Warzel: You have all of these systems that are optimized for scale with a real cold, hard machine logic.

And I think that artificial intelligence is sort of the truest sort of almost-final realization of scale. It is a scale machine; like it is human intelligence at a scale that humans can’t have. That’s really worrisome to me.

Like, hey, do you like Succession? Well, AI’s gonna generate 150 seasons of Succession for you to watch. It’s like: I don’t wanna necessarily live in that world, because it’s not made by people. It’s a world without limits.

The whole idea of being alive and being a human is encountering and embracing limitations of all kinds. Including our own knowledge, and our ability to do certain things. If we insert artificial intelligence, in the most literal sense it really is sort of like strip-mining the humanity out of a lot of life. And that is really worrisome.

Rosin: I mean, Charlie, that sounds even worse than the doom scenarios I started with. Because how am I—say, as one writer or Person X, who as Adrienne started out saying, is trying to pay for their groceries—supposed to take a stance against this enormous global force?

LaFrance: We have to assert that our purpose on the planet is not just an efficient world.

Rosin: Yeah.

LaFrance: We have to insist on that.

Rosin: Charlie, do you have any tiny bits of optimism for us?

Warzel: I am probably just more of a realist. You can look at the way that we have coexisted with all kinds of technologies as a story where the disruption comes in, things never feel the same as they were, and there’s usually a chaotic period of upheaval—and then you sort of learn to adapt. I’m optimistic that humanity is not going to end. I think that is the best I can do here.

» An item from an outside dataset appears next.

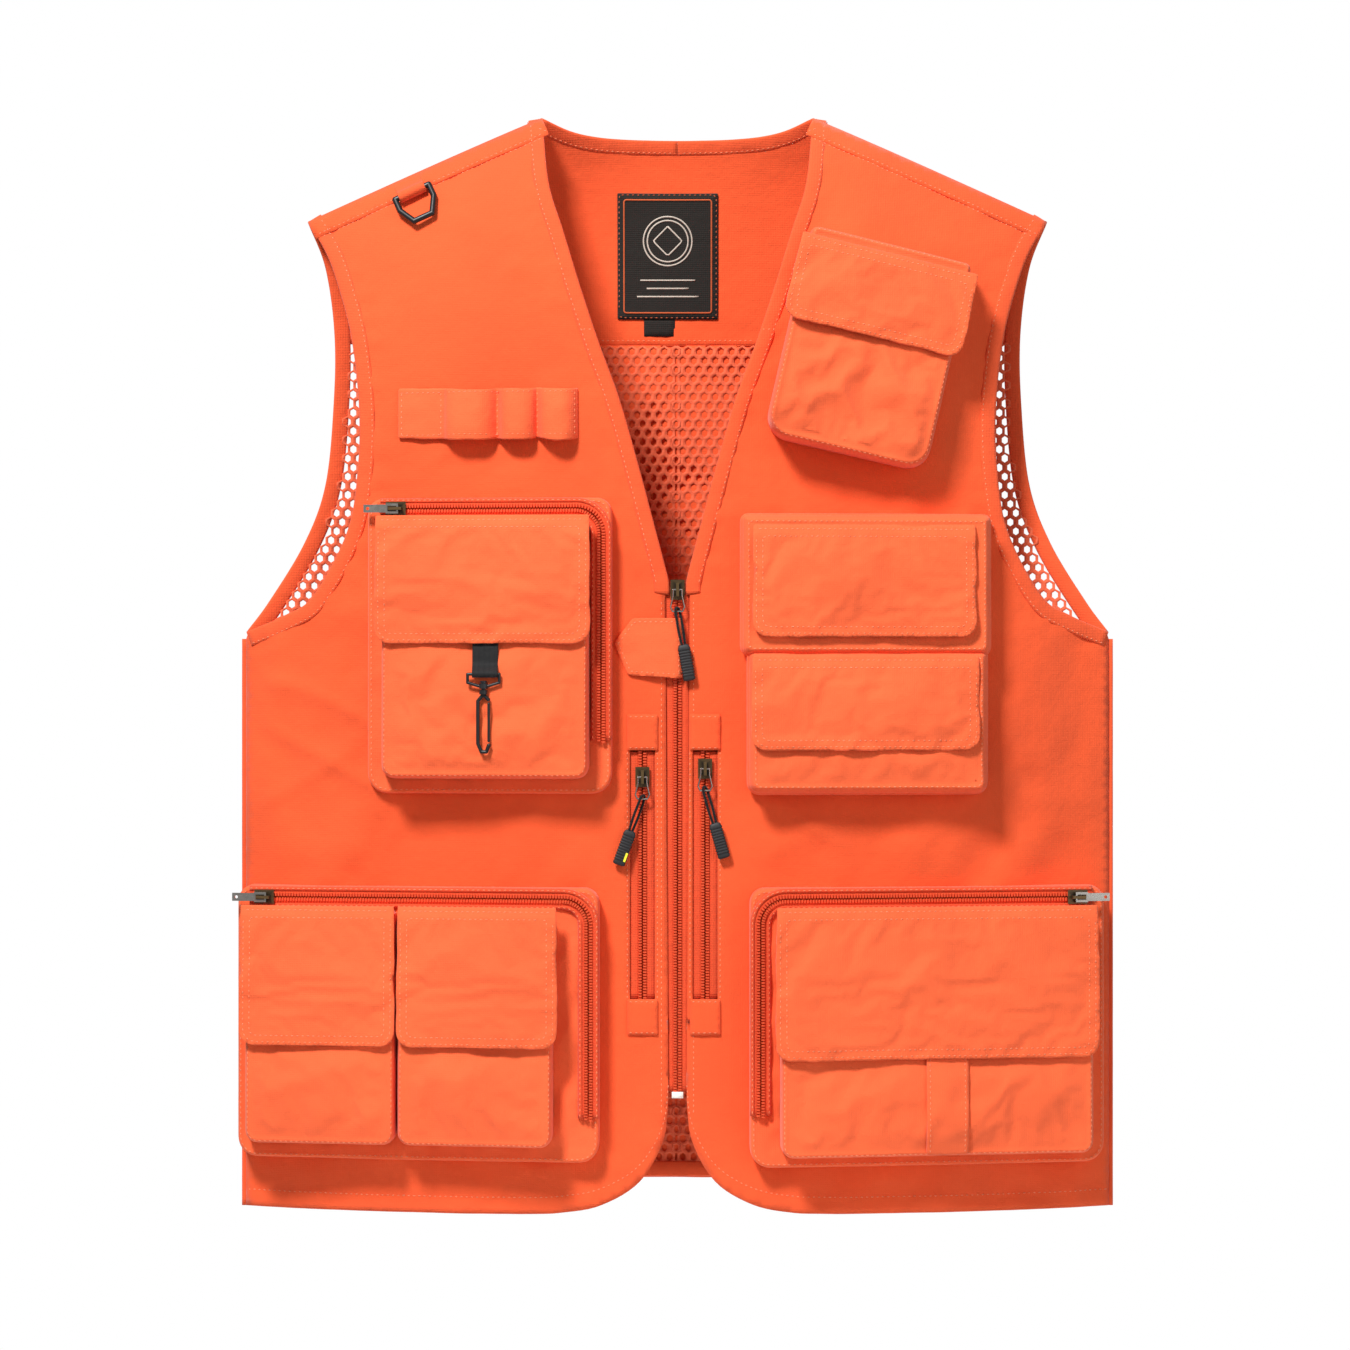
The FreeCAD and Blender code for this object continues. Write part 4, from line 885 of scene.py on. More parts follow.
def back_outline(z_low, z_high, half, arm=arm_back):
    """Part of the back between two heights, inside the armholes, the nape and the ridge."""
    right = np.vstack([nape, smooth(RIDGE)[1:], arm[1:],
                       straight((PANEL_X, UNDERARM_Z), (PANEL_X, HEM_Z), 5)[1:]])
    whole = no_short_runs(np.vstack([right, BACK_HEM[::-1][1:-1], flip(right)[::-1][:-1]]), 0.8)
    clipped = clip(clip(clip(clip(whole, 1, z_high, -1), 1, z_low, 1), 0, half, -1), 0, -half, 1)
    ring = np.vstack([clipped, clipped[:1]])
    line = np.vstack([straight(a, b, 5)[:-1] for a, b in zip(ring[:-1], ring[1:]) if np.hypot(*(b - a)) > 0.5])
    return line if area_of(line) > 0 else line[::-1]


def clip(line, axis, value, sign):
    """Cuts a closed outline at a value of x or z; sign 1 keeps what is above it."""
    out = []
    for a, b in zip(line, np.roll(line, -1, axis=0)):
        ia, ib = (a[axis] - value) * sign >= 0, (b[axis] - value) * sign >= 0
        if ia:
            out.append(a)
        if ia != ib:
            t = (value - a[axis]) / (b[axis] - a[axis])
            out.append(a + (b - a) * t)
    return np.array(out)


def area_of(line):
    x, z = line[:, 0], line[:, 1]
    return 0.5 * float((x * np.roll(z, -1) - np.roll(x, -1) * z).sum())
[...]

Rosin: I hear you struggling to be definitive, but I feel like what you are getting at is that you have faith in our history of adaptation. We have learned to live with really cataclysmic and shattering technologies many times in the past. And you just have faith that we can learn to live with this one.

Warzel: Yeah.

Rosin: On that sort of tiny bit of optimism, Charlie Warzel and Adrienne LaFrance: Thanks for helping me feel safe enough to crawl out of my bunker, at least for now.